When Elvis emerged to the billowing strains of Also Sprach Zarathustra, Joe Guercio remembers, a great roar echoed through the fabled building, and “so many flashbulbs went off that the Garden was almost lit for a second.”

The New York Times, in a rave, recognized it as a legendary performance. Chris Chase’s review headlined “. . . A Prince from Another Planet.” The writer saw Elvis as a one-of-a-kind talent, “a special champion [like] a Joe Louis . . . a Joe DiMaggio, someone in whose hands the way a thing is done becomes more important than the thing itself. . . . He stood there at the end, his arms stretched out, the great gold cloak giving him wings . . . the only one in his class.”

During their four-and-a-half-year love affair, Linda Thompson was as much Elvis’s nurse and mother substitute as girlfriend. The Memphis Mafia believes he would have died three years earlier had she not been there. (Robin Rosaaen Collection)

Chapter Thirty-One

Buntin’

The success of the Madison Square Garden engagement buoyed Elvis for a time, but he was still shaken by the divorce. On July 26, 1972, Elvis and Priscilla legally separated, and the world at large learned about Mike Stone. Elvis’s lawyer, E. Gregory Hookstratten, drew up the papers and worked out the terms of the settlement, which Priscilla readily accepted: a lump sum of $100,000, plus $1,000 per month for her own expenses and $500 child support. Even though she would reopen the divorce in 1973, seeking more money, they would still walk out of divorce court arm in arm and remain close, in part for Lisa’s sake.

“It was like we were never divorced. Elvis and I still hugged each other, still had love. We would say, ‘Mommy said this,’ and ‘Daddy said that.’ That helped Lisa to feel stable. There was never any arguing or bitterness.”

Elvis recklessly roared around town on his motorcycle, looking terrible, his face unnaturally round and seeming distorted. Twenty-year-old Mary Kathleen “Kathy” Selph, an exotic dancer and singer at the Whirlaway Club and another Priscilla look-alike, was often seen on the back of his Harley-Davidson, her hands around his waist. On June 30, the Commercial Appeal photographed them at the corner of South Parkway and Highway 51 South, which had been renamed Elvis Presley Boulevard a year earlier. Her mother saw the picture, and reprimanded her daughter for dating a married man, later learning that Elvis and Priscilla were separated.

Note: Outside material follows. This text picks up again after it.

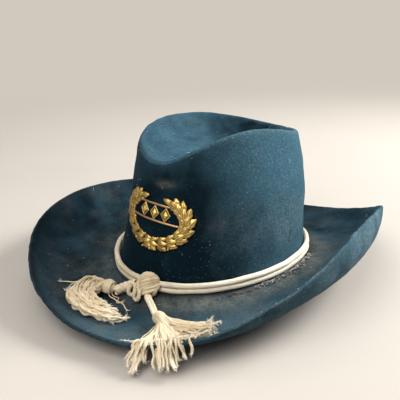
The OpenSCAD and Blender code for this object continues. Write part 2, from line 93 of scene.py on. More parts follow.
def brim(angle, frac):
    """upper face of the brim, shape (angles, fracs, 3); frac is 0 at the crown, 1 at the edge"""
    angle, frac = np.atleast_1d(angle), np.atleast_1d(frac)
    stations = np.linspace(0, 1, BRIM_STEPS + 1)
    middles = (stations[1:] + stations[:-1]) / 2
    pitch = (np.radians(wave_sum(angle, *BRIM_SLOPE))[:, None]
             + np.radians(wave_sum(angle, *BRIM_CURL))[:, None] * middles[None] ** 2)
    step = wave_sum(angle, *BRIM_WIDTH)[:, None] / BRIM_STEPS

    def travelled(share):
        total = np.concatenate([np.zeros((len(angle), 1)), np.cumsum(share * step, 1)], 1)
        return np.stack([np.interp(frac, stations, row) for row in total])[..., None]

    return (oval(angle)[:, None] + oval_normal(angle)[:, None] * travelled(np.cos(pitch))
            + UP * travelled(np.sin(pitch)))


def over_brim(degrees, frac, lift):
    """one point, lift above the brim's upper face"""
    angle, nudge = math.radians(degrees), 0.006
    outer, inner = brim(angle, [min(frac + 0.02, 1.0), max(min(frac, 0.98) - 0.02, 0.0)])[0]
    ahead, behind = brim(np.array([angle + nudge, angle - nudge]), frac)[:, 0]
    return brim(angle, frac)[0, 0] + unit(np.cross(outer - inner, ahead - behind)) * lift


def ridge(angle):
    return np.stack([RIDGE_X * np.sin(angle) * (1 - RIDGE_TAPER * np.cos(angle)),
                     RIDGE_BACK - RIDGE_Y * np.cos(angle), wave_sum(angle, *RIDGE_Z)], -1)


def ridge_normal(angle):
    across = -RIDGE_X * (np.cos(angle) - RIDGE_TAPER * np.cos(2 * angle))
    return unit(np.stack([RIDGE_Y * np.sin(angle), across, 0 * angle], -1))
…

But in less than a month, it was all over. Just before three o’clock on the morning of July 18, 1972, Kathy, whose father, E.B. Selph, was the deputy fire chief, was killed in a single-car accident, when her vehicle struck a cement pillar on eastbound I-240 near Elvis Presley Boulevard. She was alone in the car. The Press-Scimitar assumed she was driving home from work, but perhaps she was en route elsewhere.